Embleme der Unvernunft und der Narretei hat der komische Schriftsteller Franz Kafka in den Zwillingsfiguren der Gehilfen im Schloß-Roman aufgerichtet; auf zwielichtig-zwinkernde Weise erhellen und erheitern sie die Düsternis des Verhängnisses, den metaphysischen Nebel, den der Protagonist trotz all seiner dialektischen Landvermesser-Finessen nicht zu durchdringen vermag.
Die Rasierklinge der Ratio kann den Nebel und das Dunkel der menschlichen Existenz nicht zerschneiden.
Es ist keine Einladung, dem Irrationalismus zu huldigen, wenn man bemerkt, daß die tieferen, geheimeren Quellen, aus denen menschliche Sehnsucht schöpft, und sollte sie ihren Durst daran auch nie gänzlich stillen können, weder von der Vernunft gefunden und freigelegt noch von ihrem trockenen, nüchternen Geist je gespeist werden können.

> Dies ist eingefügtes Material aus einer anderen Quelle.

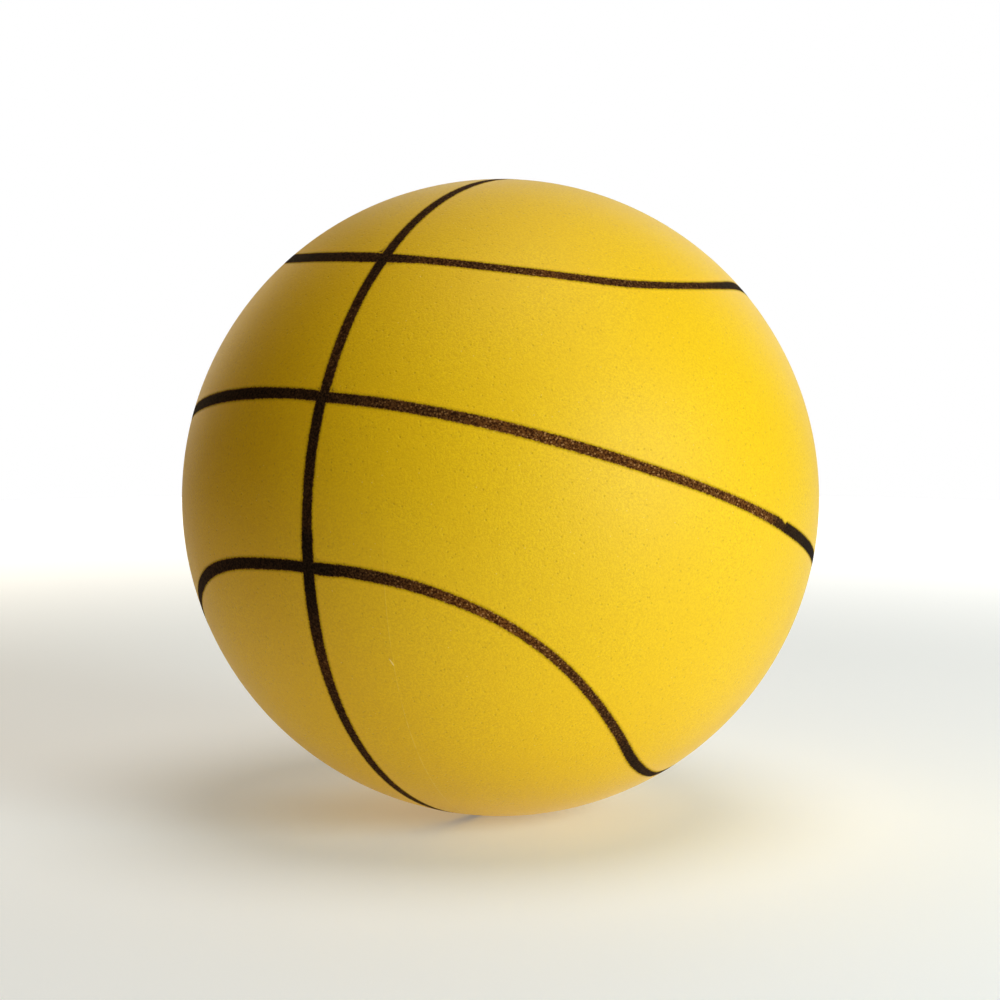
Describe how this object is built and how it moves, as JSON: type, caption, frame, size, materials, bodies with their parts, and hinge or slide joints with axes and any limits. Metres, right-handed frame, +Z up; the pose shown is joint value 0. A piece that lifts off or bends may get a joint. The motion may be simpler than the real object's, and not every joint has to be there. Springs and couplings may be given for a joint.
{
  "type": "playground ball",
  "caption": "Inflatable round rubber playground ball with a smooth yellow cover, sprayed basketball lines, a wound inner layer, an air bladder and a push-in needle valve.",
  "frame": {"origin": "centre of the ball", "axes": "+Z up as the ball is pictured; the cover's two halves meet in the plane X = 0; -X points out along the valve's needle channel"},
  "size_m": [0.2162, 0.216, 0.2162],
  "materials": {
    "cover_rubber": "matte",
    "ply_rubber": "matte",
    "nylon_thread": "satin",
    "butyl": "satin",
    "patch_cloth": "matte",
    "valve_rubber": "satin",
    "plug_rubber": "satin",
    "line_paint": "matte"
  },
  "bodies": {
    "ball": {"cover_valve_half": "cover_rubber", "cover_plain_half": "cover_rubber", "ply_valve_half": "ply_rubber", "ply_plain_half": "ply_rubber", "nylon_winding": "nylon_thread", "bladder_valve_half": "butyl", "bladder_plain_half": "butyl", "bladder_seam_strip": "butyl", "valve_patch": "patch_cloth", "valve_housing": "valve_rubber", "cross_line": "line_paint", "centre_line": "line_paint", "upper_side_line": "line_paint", "lower_side_line": "line_paint"},
    "plug": {"valve_plug": "plug_rubber"}
  },
  "joints": [
    {"name": "valve_plug_slide", "type": "slide", "parent": "ball", "child": "plug", "axis": [-1, 0, 0], "range_m": [0, 0.02]}
  ]
}
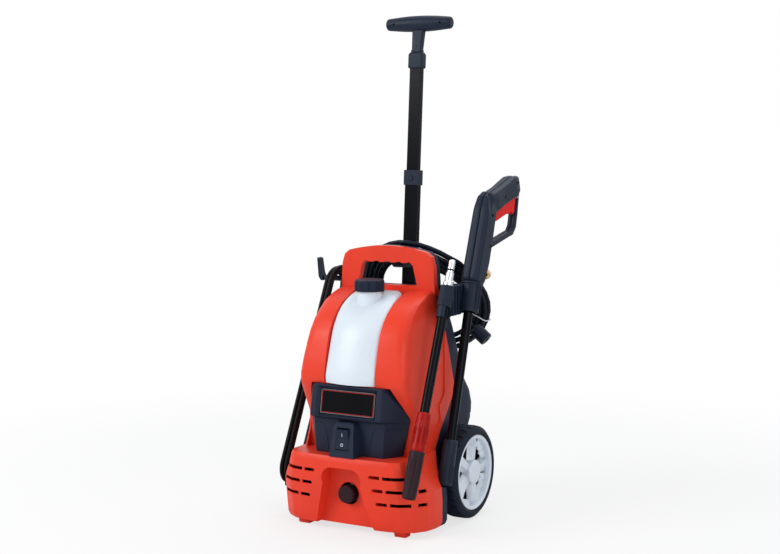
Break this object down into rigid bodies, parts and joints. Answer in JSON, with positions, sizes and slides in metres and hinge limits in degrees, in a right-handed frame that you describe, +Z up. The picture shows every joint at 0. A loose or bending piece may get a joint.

Mißtrauisch gegen die Einflüsterungen schlangenhafter Zungen, die uns von der endlich vernünftig eingerichteten Gesellschaft zu prophezeien vorgeben, neigen wir unser Ohr den Sibyllen und Propheten, die von einem imaginären Arkadien, einer aurea aetas der reinen Dichtung künden.
Hat die enthemmte, zügellose Vernunft erst ihren großen Plan zur Erneuerung der Welt vom Zentralkomitee der Diskurspolizisten und der Avantgarde der Erwachten verabschieden lassen, dann wehe den Beglückten!
Vernunft ist per se nicht schöpferisch; daher sind unschöpferische Kleingeister ihre oft fanatischen Apologeten.
Die Eule der Minerva hockt im Laub der Dämmerung und beäugt die schalen Überbleibsel des Fests oder die riesigen Haufen abgenagter Knochen und bleicher Schädel der Großen Zeit.